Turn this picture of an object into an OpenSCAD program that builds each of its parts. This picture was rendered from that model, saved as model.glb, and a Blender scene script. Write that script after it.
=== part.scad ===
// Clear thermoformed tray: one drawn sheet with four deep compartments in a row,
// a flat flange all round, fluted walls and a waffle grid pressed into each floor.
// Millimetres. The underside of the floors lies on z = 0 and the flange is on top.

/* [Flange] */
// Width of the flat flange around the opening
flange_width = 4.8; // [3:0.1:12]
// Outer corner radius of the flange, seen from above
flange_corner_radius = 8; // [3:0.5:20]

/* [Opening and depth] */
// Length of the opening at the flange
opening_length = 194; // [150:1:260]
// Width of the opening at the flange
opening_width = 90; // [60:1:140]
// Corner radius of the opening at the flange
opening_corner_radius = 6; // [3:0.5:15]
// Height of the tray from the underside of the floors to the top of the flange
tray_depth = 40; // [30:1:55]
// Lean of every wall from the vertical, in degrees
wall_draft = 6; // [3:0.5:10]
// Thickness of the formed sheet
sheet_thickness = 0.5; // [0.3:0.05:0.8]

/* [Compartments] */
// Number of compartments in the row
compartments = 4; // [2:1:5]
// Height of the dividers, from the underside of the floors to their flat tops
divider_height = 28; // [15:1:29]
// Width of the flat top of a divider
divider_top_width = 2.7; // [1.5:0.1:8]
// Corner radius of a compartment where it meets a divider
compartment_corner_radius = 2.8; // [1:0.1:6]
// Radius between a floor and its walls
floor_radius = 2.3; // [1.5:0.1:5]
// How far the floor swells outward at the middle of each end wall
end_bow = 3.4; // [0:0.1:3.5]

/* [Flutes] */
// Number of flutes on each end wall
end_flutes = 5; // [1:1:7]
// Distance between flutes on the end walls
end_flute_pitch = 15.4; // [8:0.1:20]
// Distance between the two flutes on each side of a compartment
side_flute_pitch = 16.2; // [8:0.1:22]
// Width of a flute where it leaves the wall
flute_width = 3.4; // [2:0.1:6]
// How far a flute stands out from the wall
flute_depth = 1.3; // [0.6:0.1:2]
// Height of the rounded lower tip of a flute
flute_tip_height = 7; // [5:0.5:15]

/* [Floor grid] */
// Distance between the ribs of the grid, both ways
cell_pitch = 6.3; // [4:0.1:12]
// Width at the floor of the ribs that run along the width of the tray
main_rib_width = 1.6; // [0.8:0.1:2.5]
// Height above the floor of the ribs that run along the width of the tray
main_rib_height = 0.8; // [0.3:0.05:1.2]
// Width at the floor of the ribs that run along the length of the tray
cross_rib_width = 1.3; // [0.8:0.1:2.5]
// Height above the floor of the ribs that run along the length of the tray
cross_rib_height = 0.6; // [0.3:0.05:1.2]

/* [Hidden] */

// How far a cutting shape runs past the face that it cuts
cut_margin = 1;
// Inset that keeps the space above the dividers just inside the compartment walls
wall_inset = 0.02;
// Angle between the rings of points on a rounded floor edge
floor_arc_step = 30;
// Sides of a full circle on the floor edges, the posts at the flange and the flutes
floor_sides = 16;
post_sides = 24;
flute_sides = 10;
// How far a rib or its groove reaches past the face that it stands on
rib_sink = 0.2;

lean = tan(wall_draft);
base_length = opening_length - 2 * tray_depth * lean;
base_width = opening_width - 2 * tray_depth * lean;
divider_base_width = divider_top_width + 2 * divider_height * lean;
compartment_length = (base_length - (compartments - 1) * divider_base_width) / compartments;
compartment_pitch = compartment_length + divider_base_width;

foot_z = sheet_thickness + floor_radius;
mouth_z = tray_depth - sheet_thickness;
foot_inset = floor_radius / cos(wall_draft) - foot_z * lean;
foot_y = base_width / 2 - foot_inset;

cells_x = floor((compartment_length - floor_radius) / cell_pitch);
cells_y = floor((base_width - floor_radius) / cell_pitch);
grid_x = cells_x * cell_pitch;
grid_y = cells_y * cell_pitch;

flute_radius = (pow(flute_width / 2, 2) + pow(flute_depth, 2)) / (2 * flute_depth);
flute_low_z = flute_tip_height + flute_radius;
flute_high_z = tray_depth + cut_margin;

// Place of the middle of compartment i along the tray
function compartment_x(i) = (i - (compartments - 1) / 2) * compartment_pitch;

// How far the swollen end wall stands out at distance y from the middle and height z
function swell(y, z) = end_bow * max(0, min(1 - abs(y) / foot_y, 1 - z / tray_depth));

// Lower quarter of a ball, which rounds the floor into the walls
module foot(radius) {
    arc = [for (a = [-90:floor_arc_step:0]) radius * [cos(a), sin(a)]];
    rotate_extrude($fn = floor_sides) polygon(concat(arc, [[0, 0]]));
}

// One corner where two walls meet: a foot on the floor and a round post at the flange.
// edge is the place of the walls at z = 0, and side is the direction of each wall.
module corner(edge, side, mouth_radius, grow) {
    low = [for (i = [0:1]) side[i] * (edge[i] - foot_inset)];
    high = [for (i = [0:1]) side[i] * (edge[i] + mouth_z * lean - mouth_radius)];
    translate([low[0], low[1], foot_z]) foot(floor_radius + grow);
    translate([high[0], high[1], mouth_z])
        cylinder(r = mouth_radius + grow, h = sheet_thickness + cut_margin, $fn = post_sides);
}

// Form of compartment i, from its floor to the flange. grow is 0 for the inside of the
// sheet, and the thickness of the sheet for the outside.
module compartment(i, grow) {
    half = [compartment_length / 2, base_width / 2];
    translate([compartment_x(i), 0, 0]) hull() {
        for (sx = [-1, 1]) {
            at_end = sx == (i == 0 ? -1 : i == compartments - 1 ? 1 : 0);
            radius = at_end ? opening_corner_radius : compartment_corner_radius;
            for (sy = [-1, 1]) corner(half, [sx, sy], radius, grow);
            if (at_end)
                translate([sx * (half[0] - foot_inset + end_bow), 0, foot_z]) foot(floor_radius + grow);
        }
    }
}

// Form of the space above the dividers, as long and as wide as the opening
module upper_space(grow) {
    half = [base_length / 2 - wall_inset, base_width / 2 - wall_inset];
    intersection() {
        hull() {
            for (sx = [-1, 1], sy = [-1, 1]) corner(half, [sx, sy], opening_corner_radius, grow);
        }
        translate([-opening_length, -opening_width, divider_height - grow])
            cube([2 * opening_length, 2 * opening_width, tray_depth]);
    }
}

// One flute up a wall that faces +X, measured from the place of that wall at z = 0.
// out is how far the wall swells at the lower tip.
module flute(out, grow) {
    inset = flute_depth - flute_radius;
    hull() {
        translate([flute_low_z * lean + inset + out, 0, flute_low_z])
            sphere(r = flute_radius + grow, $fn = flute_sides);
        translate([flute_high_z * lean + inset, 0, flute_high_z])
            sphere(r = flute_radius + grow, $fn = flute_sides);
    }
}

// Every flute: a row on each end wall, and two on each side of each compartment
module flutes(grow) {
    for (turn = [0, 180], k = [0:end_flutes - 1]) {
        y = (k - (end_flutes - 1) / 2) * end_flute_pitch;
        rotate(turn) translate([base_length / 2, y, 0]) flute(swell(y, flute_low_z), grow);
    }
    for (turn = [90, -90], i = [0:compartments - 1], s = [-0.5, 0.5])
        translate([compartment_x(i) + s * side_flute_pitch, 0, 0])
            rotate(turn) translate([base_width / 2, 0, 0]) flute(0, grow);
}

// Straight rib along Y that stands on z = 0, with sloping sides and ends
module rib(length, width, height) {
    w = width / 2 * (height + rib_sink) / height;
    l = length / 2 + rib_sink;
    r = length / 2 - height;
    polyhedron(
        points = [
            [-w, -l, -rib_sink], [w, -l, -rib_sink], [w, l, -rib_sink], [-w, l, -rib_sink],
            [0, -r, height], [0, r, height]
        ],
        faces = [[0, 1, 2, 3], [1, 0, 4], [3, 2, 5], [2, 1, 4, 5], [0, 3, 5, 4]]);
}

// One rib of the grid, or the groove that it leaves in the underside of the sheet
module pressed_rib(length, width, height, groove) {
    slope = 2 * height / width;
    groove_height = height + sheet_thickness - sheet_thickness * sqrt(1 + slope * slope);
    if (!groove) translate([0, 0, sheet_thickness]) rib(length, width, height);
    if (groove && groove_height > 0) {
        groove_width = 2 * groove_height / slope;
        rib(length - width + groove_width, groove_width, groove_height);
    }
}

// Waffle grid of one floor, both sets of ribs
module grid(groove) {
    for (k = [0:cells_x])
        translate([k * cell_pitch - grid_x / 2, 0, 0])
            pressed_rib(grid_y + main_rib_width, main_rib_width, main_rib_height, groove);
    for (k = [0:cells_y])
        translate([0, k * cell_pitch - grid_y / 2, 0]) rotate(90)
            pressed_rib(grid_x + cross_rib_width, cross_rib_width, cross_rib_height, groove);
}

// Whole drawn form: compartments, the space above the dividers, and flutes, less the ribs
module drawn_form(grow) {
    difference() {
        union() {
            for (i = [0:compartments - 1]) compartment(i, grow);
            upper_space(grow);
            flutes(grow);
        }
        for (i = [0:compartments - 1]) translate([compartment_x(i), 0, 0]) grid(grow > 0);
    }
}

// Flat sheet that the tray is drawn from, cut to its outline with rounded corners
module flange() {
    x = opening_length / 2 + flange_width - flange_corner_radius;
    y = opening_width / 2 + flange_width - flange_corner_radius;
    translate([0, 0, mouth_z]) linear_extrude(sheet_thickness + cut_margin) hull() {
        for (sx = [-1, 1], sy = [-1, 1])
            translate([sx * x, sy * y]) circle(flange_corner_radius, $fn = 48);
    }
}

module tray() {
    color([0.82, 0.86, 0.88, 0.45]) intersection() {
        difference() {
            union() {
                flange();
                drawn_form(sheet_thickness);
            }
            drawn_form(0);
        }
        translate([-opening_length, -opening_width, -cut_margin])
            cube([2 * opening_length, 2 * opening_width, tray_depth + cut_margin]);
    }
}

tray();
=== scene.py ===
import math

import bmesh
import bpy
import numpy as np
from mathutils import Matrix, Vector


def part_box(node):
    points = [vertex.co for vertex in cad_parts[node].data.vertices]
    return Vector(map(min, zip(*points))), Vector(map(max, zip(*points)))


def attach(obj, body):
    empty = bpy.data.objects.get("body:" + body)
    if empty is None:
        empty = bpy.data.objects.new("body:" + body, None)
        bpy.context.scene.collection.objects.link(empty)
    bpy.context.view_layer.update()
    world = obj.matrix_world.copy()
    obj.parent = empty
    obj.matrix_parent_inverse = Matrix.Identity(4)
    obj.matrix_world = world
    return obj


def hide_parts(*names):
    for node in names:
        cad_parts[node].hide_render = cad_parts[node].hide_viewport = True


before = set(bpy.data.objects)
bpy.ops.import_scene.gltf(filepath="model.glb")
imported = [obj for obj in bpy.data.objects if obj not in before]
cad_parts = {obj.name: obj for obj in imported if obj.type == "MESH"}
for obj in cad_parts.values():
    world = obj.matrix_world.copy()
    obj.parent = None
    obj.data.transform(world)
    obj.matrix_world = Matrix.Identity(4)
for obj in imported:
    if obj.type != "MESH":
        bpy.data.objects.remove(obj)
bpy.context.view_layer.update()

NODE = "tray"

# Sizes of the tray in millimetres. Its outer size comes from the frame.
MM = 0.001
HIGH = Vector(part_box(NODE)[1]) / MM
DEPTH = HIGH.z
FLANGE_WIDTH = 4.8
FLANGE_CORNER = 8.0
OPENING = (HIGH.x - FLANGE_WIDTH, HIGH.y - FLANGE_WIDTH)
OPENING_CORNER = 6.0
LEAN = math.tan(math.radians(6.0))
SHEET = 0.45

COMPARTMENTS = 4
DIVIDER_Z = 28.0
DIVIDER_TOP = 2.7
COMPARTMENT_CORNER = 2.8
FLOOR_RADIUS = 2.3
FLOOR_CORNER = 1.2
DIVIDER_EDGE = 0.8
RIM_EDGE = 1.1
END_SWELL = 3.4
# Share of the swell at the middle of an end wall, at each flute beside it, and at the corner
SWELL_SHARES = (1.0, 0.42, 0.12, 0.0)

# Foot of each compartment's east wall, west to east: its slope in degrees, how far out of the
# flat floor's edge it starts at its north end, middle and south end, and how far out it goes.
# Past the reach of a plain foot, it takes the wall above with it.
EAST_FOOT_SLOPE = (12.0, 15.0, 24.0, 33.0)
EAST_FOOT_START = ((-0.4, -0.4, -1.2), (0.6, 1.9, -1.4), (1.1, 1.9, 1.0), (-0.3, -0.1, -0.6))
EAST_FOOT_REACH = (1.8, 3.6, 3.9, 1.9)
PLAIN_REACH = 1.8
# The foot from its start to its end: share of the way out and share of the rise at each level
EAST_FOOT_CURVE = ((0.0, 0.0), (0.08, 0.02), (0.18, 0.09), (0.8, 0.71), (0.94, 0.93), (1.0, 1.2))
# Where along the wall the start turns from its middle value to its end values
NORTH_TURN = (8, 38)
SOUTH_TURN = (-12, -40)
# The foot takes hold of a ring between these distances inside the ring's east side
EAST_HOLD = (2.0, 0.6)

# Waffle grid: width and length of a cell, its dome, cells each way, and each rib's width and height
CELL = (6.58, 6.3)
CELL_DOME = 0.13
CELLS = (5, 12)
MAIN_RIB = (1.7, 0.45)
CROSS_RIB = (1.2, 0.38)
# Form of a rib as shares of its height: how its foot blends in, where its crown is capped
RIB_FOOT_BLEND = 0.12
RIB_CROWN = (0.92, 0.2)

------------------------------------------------

> [Task] Using the listing above, gather each line that holds the string "imported" and copy it.

> [Output below]
imported = [obj for obj in bpy.data.objects if obj not in before]
cad_parts = {obj.name: obj for obj in imported if obj.type == "MESH"}
for obj in imported:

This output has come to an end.